Fast forward a few months and I found myself with my team mate in a two-man canoe, freezing cold, cursing the teacher who was training us for the race and bitterly regretting my decision to sign up for this challenge. On day three of the actual race, when thunder and lightning circled around us and we were struggling to keep afloat on a choppy river, I did hit something of a wall. But all the discomfort and regrets fell away when we headed down the Thames, passing all the familiar central London landmarks. As we paddled hard, I realised that the more you work for something, the better the feeling when you finally achieve your goal. I am now so grateful for the opportunity to have taken part. Success is not always about having fun.
It’s true to say that the confidence I have gained from sailing and doing the canoe race has helped me mentally with preparation for my exams too. With the right planning, attitude and a sprinkling of confidence, I now know that I can achieve a lot.

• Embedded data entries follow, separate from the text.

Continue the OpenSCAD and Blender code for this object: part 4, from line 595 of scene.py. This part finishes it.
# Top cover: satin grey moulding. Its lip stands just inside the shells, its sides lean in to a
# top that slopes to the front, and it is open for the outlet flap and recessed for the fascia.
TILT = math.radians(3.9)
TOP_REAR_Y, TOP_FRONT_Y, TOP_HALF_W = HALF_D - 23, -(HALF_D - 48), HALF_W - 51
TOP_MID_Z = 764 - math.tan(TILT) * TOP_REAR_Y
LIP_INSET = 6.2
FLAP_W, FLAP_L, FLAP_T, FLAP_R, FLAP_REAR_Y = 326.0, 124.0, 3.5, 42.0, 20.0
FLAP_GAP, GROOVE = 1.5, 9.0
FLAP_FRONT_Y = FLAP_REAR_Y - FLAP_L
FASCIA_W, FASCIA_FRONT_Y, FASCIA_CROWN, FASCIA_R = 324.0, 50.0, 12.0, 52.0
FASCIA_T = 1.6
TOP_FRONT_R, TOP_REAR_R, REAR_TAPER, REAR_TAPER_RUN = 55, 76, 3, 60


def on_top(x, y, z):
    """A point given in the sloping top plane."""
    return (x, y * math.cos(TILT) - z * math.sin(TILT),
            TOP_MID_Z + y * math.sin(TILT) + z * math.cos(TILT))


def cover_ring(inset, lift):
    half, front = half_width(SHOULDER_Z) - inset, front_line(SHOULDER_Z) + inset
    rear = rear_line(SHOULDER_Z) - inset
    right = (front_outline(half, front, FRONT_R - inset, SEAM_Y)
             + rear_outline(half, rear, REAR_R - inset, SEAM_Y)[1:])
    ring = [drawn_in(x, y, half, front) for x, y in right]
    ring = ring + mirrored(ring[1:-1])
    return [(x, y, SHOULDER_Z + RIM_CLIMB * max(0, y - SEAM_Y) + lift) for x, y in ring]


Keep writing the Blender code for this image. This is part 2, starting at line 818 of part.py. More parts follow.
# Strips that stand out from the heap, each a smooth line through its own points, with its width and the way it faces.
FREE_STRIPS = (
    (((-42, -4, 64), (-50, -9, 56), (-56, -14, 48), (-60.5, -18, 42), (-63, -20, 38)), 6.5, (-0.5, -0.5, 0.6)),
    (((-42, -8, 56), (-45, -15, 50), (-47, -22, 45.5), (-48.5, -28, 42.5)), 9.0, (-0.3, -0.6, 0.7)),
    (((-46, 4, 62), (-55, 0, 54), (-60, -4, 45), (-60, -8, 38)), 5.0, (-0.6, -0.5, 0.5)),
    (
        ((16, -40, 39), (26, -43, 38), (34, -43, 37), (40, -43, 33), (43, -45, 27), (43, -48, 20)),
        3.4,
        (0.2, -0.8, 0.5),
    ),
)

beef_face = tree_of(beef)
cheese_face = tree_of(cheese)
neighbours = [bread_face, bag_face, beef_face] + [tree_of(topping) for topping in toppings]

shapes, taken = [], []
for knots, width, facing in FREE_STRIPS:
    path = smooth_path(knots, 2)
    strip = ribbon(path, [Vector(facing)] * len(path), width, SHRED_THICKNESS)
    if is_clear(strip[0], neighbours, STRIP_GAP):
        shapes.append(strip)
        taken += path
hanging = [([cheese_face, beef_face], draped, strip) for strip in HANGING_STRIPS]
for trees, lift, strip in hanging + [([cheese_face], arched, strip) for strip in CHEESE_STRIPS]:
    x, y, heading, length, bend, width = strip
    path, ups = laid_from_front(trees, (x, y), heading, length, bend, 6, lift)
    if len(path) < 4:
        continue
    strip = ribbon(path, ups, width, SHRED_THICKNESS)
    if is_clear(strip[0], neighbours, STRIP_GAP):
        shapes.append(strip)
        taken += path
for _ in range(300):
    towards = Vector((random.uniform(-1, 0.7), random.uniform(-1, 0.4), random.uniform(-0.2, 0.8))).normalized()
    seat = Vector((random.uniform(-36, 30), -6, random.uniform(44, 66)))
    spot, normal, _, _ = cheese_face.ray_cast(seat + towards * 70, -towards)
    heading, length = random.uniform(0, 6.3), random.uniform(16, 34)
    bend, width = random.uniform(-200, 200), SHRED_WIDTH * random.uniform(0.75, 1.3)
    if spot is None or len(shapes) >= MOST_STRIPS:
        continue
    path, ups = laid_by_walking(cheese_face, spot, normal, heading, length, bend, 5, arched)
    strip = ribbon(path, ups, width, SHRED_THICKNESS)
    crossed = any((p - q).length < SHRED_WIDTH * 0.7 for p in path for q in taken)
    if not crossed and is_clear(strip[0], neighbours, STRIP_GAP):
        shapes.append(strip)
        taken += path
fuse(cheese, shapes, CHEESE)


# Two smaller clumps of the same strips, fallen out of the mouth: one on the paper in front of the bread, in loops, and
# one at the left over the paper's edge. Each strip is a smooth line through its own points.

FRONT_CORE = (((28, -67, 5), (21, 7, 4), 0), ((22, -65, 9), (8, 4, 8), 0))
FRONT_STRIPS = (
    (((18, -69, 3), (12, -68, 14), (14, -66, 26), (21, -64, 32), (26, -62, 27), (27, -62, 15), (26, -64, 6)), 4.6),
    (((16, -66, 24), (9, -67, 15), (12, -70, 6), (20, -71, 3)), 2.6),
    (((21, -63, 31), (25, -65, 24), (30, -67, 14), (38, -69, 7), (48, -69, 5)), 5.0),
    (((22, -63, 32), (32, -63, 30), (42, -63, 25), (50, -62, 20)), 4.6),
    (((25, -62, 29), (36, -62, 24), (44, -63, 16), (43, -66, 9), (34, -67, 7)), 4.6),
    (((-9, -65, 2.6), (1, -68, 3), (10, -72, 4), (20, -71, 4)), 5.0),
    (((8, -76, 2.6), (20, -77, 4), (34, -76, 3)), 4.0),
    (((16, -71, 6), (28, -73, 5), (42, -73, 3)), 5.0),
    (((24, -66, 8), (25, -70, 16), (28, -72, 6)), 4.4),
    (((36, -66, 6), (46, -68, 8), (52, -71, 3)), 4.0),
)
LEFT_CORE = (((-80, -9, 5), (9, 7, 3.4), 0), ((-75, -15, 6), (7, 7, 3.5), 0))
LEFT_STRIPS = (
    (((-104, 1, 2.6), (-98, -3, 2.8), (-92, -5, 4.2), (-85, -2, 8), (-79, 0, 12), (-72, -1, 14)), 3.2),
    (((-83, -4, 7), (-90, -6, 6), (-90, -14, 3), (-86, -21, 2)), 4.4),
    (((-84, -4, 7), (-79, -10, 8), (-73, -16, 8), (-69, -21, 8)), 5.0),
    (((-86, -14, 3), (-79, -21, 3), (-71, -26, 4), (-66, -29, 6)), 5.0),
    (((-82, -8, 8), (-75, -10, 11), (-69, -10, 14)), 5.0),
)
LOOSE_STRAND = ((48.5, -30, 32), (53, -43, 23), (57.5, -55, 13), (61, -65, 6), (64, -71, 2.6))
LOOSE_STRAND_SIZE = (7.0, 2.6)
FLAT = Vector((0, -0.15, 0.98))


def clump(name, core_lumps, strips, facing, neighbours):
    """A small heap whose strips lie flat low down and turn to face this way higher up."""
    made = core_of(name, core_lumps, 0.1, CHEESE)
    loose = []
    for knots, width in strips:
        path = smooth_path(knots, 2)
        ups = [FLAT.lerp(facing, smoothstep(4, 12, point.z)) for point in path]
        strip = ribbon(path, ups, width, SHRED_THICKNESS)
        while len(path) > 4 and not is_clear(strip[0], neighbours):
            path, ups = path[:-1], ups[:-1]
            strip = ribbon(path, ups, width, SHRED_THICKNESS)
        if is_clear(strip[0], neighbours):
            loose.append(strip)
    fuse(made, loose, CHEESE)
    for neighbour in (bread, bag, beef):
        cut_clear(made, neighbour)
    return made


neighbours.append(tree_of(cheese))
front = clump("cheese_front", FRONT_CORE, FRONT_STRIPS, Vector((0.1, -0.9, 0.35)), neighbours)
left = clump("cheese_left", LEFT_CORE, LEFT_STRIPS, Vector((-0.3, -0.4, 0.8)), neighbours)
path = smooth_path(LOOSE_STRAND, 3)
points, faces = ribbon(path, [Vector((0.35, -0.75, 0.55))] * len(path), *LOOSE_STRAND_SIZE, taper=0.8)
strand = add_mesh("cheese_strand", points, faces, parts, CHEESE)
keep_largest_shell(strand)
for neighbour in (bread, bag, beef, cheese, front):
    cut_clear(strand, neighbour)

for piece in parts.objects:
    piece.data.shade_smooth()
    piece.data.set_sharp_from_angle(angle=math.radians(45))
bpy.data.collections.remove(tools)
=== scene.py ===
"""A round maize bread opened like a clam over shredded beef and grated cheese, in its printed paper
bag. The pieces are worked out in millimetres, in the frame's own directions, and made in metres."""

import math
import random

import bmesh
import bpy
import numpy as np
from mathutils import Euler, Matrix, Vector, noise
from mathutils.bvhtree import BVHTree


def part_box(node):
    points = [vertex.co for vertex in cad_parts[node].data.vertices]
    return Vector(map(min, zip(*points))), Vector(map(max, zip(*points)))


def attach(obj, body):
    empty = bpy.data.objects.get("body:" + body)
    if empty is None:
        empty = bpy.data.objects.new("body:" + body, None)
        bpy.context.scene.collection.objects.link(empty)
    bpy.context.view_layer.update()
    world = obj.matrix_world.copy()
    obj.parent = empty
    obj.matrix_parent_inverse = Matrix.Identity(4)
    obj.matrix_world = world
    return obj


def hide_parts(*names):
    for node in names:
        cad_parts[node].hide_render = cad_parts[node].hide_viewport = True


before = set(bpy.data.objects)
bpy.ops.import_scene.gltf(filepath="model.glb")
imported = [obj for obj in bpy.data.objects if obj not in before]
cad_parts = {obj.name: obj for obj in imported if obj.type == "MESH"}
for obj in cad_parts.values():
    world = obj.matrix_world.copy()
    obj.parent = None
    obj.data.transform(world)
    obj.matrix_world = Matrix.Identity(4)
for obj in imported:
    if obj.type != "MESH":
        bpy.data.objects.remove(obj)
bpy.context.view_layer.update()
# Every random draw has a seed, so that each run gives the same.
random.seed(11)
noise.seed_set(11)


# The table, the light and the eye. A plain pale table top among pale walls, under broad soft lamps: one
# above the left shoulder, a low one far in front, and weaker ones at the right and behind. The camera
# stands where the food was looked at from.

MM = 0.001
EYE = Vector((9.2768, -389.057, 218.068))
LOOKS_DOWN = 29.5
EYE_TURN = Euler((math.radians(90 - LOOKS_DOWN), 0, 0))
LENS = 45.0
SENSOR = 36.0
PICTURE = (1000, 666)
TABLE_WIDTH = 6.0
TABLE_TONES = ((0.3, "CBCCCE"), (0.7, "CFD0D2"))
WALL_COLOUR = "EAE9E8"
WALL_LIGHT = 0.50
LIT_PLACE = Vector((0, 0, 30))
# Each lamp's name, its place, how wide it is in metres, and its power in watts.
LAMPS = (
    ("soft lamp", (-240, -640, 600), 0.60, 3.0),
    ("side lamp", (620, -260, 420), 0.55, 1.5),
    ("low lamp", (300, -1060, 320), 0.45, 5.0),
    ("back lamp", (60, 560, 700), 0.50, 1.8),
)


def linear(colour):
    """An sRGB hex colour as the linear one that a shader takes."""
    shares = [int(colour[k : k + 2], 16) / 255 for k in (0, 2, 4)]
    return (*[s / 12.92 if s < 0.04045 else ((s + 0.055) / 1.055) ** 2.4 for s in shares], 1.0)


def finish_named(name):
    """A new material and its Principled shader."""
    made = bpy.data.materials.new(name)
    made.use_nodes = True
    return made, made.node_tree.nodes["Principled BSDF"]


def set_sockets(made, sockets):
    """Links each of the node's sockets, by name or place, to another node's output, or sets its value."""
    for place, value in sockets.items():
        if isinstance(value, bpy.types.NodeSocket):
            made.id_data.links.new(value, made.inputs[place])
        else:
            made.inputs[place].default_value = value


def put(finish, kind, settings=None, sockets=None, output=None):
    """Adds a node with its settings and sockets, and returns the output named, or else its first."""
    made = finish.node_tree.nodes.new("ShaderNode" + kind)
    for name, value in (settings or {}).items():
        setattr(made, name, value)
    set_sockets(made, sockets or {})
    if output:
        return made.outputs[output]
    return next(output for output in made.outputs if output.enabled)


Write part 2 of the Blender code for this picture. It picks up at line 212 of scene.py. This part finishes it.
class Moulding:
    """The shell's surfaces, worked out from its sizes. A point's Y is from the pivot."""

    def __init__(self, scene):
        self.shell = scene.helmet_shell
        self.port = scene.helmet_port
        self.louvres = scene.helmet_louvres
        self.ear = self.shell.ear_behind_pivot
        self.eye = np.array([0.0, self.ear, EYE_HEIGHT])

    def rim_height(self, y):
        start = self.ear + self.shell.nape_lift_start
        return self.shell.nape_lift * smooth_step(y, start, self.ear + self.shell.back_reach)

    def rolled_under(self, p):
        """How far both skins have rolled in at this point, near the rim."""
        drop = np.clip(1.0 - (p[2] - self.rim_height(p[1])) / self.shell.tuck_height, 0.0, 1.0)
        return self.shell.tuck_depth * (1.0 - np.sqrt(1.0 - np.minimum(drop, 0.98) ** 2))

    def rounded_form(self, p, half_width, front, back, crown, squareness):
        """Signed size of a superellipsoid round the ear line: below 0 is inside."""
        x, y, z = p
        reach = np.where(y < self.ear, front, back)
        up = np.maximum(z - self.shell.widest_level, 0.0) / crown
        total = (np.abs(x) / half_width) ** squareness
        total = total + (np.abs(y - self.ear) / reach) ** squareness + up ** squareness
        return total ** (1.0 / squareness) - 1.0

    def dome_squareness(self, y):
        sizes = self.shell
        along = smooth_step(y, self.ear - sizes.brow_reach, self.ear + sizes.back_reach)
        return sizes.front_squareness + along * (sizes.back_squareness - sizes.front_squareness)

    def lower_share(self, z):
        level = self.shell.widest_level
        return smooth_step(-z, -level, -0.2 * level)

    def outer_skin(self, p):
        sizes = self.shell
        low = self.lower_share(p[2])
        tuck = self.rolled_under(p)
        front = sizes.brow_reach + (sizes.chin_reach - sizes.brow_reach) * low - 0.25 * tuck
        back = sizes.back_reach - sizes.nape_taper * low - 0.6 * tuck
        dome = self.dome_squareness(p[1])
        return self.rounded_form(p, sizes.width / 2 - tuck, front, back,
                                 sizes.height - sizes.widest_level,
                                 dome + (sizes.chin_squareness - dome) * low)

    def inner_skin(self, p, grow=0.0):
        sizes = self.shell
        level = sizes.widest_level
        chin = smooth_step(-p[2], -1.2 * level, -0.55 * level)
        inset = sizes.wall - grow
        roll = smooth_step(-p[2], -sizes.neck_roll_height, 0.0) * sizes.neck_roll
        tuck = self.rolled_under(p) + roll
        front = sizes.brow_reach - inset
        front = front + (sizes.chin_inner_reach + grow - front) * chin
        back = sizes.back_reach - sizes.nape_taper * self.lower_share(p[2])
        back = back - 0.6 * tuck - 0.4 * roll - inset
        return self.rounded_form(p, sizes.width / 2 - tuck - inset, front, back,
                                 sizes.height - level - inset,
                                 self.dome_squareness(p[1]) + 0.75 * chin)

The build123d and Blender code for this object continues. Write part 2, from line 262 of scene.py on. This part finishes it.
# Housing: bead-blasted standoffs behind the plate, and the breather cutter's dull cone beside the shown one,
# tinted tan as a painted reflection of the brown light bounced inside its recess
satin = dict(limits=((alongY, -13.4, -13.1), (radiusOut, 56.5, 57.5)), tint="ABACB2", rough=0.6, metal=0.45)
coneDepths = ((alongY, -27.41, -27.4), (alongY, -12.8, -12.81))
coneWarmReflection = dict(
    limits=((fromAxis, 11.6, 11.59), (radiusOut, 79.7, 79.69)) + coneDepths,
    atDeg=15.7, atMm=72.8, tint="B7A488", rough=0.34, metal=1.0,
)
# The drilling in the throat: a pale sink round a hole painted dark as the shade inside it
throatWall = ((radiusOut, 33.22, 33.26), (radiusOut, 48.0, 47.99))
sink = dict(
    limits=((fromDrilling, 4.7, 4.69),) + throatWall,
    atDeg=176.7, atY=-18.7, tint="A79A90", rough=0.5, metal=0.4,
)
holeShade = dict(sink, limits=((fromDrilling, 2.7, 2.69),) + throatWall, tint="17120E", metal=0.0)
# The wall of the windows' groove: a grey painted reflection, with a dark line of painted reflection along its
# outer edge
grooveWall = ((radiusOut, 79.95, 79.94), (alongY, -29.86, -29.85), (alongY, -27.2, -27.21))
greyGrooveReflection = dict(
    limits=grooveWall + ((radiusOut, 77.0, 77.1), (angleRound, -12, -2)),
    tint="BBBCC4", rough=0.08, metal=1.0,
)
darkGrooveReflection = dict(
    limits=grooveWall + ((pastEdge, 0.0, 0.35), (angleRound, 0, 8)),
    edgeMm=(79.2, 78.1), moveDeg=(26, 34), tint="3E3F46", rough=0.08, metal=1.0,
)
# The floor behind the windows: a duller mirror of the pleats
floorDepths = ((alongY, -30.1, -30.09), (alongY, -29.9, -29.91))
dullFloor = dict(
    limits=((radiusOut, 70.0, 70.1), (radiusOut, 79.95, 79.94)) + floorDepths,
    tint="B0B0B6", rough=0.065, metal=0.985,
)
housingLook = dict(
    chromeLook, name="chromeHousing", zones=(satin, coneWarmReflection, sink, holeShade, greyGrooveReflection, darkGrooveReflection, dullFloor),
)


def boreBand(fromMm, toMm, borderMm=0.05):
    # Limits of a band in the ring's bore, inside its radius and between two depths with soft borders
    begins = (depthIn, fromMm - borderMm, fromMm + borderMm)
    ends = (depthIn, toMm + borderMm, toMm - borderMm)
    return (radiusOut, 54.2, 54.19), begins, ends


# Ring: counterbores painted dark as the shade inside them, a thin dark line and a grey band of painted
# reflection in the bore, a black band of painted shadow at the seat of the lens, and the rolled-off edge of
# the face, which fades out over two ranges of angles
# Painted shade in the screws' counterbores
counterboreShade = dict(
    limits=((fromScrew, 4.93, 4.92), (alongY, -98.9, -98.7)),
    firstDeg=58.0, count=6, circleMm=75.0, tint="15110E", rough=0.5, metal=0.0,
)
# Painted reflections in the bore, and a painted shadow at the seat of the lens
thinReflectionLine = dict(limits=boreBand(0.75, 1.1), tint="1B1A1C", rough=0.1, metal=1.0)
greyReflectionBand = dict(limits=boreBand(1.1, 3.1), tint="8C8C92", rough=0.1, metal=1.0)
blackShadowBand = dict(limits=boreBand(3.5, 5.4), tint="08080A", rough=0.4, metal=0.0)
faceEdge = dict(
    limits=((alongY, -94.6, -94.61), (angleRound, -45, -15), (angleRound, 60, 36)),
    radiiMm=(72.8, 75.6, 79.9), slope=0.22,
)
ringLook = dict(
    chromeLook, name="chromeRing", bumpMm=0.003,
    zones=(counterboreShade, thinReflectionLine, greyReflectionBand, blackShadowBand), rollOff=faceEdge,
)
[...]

The experiences I have had outside the classroom - on the Jolie Brise and elsewhere – have made me the person I am today. On leaving Dauntsey’s I want to pursue a career in adventure education or water sports. I would like to be able to follow my dreams through my work like Emily Penn, an inspirational yachtswoman and the youngest and only female recipient of Yachtmaster of the Year. She has managed to follow her dreams through her work. I would love to be able to do that too.
I would be lying if I didn’t admit to wondering sometimes what life would have been like if I had opted to move to the sunnier climes of the USA. Different places, different people no doubt but I don’t think I would have had the same opportunities as I have had staying here. And I hope my grandfather is very proud of me.